We think that if the Government pauses and reconsiders this matter, and gives the opportunity for this Bill to be looked at with more care and in more detail and scrutinised by those in the community who will be affected by it, a much better Bill may well be presented in the early part of next year. This would be our hope. If the Government does not choose to do that I am sure that in the intervening few months the Democratic Labor Party and the official Oppositionthe Liberal Party and Country Party- will discover things in this Bill which should be altered, amended, abandoned or improved. There is little doubt about that. The people of Australia will be grateful to us for asking the Government to pause for a few months.


Senator Mulvihill - And let the monopolists goon.


Senator BYRNE - That is the argument of emotion. It means, in other words, that the Government has allowed a certain crisis to develop and now asks to be extracted from that position by the precipitate consideration of legislation.

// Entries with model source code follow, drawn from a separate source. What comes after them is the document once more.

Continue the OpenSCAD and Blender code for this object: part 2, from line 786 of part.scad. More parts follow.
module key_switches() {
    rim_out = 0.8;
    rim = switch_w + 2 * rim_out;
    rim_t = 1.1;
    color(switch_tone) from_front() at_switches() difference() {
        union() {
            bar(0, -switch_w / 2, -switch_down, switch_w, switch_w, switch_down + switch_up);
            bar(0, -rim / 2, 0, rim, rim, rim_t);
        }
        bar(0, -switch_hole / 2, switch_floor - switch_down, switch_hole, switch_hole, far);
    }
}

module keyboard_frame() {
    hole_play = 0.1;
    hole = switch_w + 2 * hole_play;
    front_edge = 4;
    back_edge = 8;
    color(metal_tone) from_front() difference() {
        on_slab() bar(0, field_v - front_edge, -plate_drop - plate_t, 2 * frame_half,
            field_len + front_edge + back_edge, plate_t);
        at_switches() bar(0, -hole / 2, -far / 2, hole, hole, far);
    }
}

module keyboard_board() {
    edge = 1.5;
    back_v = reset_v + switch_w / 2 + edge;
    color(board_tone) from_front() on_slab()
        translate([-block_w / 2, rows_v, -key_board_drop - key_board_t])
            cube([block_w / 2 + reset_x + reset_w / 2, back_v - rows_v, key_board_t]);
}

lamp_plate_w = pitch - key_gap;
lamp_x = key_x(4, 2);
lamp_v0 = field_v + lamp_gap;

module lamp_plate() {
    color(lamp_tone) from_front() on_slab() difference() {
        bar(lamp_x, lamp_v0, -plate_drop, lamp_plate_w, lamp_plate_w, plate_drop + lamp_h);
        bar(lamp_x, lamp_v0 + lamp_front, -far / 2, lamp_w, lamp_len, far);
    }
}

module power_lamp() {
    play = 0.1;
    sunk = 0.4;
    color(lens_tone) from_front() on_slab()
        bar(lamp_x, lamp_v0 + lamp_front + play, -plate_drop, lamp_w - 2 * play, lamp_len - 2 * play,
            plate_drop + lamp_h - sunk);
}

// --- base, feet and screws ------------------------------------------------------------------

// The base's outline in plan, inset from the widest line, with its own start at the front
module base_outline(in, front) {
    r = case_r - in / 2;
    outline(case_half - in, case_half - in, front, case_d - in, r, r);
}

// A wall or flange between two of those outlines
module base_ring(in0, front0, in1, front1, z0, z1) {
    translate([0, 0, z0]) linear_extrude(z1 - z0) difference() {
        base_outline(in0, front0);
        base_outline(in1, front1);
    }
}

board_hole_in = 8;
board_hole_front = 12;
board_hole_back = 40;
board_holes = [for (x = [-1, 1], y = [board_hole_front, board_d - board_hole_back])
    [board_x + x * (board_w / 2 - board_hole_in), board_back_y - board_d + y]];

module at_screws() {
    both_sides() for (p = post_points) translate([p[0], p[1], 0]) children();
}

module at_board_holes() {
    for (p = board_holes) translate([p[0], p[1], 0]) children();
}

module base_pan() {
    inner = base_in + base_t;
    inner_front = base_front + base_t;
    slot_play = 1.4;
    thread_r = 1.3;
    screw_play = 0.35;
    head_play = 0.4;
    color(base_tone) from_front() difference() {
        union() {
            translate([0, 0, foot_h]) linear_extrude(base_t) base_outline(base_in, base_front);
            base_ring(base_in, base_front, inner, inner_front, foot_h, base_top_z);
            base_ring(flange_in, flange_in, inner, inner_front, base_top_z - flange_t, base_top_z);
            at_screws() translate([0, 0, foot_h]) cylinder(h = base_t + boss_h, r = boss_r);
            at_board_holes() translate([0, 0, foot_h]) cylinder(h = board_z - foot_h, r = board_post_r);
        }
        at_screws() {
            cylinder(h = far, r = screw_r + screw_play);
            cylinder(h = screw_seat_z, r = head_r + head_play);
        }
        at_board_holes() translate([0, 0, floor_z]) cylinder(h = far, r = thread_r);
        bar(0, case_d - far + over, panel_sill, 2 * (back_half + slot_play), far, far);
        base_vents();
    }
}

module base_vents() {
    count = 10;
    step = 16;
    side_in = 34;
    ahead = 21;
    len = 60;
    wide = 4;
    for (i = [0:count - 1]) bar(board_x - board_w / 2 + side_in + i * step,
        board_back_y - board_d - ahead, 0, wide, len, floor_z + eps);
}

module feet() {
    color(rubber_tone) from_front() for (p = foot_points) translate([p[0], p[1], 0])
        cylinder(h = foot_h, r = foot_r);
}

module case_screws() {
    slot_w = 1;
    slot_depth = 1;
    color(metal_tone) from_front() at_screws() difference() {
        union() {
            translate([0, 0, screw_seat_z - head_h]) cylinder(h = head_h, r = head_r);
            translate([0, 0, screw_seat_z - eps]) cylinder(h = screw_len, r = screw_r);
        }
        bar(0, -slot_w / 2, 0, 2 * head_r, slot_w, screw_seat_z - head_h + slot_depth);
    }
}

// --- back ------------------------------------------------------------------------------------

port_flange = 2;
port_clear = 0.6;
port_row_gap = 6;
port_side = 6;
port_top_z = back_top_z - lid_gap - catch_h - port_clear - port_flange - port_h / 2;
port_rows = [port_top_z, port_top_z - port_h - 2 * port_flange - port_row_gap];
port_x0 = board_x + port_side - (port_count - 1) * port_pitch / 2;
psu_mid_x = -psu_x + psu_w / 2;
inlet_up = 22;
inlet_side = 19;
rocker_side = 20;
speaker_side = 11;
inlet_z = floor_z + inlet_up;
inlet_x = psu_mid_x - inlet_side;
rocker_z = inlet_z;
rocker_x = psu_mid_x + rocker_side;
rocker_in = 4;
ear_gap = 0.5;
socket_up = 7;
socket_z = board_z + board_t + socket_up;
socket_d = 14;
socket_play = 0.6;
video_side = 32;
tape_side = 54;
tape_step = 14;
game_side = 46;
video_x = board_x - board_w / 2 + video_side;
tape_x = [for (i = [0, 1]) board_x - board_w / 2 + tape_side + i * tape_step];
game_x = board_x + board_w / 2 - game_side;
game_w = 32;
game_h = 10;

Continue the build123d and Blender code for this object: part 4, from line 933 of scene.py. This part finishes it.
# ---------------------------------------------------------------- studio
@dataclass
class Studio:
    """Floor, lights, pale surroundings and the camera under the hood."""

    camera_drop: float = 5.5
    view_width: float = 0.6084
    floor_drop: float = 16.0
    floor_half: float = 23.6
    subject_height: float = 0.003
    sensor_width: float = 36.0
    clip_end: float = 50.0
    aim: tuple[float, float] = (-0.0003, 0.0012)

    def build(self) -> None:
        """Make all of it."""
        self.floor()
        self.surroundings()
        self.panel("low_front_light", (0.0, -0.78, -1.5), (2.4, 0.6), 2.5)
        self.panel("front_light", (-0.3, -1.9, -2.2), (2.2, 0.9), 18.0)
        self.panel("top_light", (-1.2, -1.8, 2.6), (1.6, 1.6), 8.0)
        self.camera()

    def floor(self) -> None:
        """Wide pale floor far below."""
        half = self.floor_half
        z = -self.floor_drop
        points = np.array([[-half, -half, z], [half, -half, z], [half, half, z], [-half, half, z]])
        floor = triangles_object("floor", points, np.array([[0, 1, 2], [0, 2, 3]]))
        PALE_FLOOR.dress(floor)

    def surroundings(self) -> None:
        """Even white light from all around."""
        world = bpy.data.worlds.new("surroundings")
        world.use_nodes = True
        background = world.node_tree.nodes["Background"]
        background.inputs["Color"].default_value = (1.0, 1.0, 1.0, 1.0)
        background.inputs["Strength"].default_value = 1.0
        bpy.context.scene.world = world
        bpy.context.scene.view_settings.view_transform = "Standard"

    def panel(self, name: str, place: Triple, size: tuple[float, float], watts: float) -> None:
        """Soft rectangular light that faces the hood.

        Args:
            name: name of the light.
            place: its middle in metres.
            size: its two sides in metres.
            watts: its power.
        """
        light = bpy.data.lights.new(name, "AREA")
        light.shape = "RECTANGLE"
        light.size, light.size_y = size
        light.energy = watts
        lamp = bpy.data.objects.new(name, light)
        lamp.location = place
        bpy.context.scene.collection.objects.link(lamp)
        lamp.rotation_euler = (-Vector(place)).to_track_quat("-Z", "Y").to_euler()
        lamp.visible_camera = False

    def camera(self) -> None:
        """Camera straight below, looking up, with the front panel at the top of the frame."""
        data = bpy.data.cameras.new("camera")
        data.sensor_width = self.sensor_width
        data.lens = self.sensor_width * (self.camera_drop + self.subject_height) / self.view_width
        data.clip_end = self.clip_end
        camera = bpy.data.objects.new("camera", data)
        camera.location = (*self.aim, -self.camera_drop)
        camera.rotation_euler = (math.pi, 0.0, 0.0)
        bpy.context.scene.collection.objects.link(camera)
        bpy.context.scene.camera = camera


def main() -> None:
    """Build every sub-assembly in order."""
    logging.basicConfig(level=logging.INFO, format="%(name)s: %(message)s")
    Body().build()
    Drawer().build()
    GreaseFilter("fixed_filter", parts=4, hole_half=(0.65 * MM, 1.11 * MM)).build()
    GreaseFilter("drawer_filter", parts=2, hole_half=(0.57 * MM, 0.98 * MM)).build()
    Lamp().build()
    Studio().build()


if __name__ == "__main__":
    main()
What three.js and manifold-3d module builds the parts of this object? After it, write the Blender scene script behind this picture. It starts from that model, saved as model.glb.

Senator Mulvihill - You want to control the labour content but not profits.


Senator BYRNE - If Senator Mulvihill would apply his mind to this Bill and not to another Bill relating to a referendum I am sure that the debate would be much more relevant. The Democratic Labor Party appeals to the Government to see the wisdom of the suggested deferment of this legislation until early next year. I am sure that the Government, upon consideration, will realise the wisdom of this course. I am sure also that the commercial community and the consuming community of Australia will see the wisdom of the course and, when the Bill comes back for consideration, will see that the best course, as suggested by the Democratic Labor Party, the Liberal Party and the Country Party, is adopted. For those reasons the Democratic Labor Party supports the amendment moved by Senator Greenwood.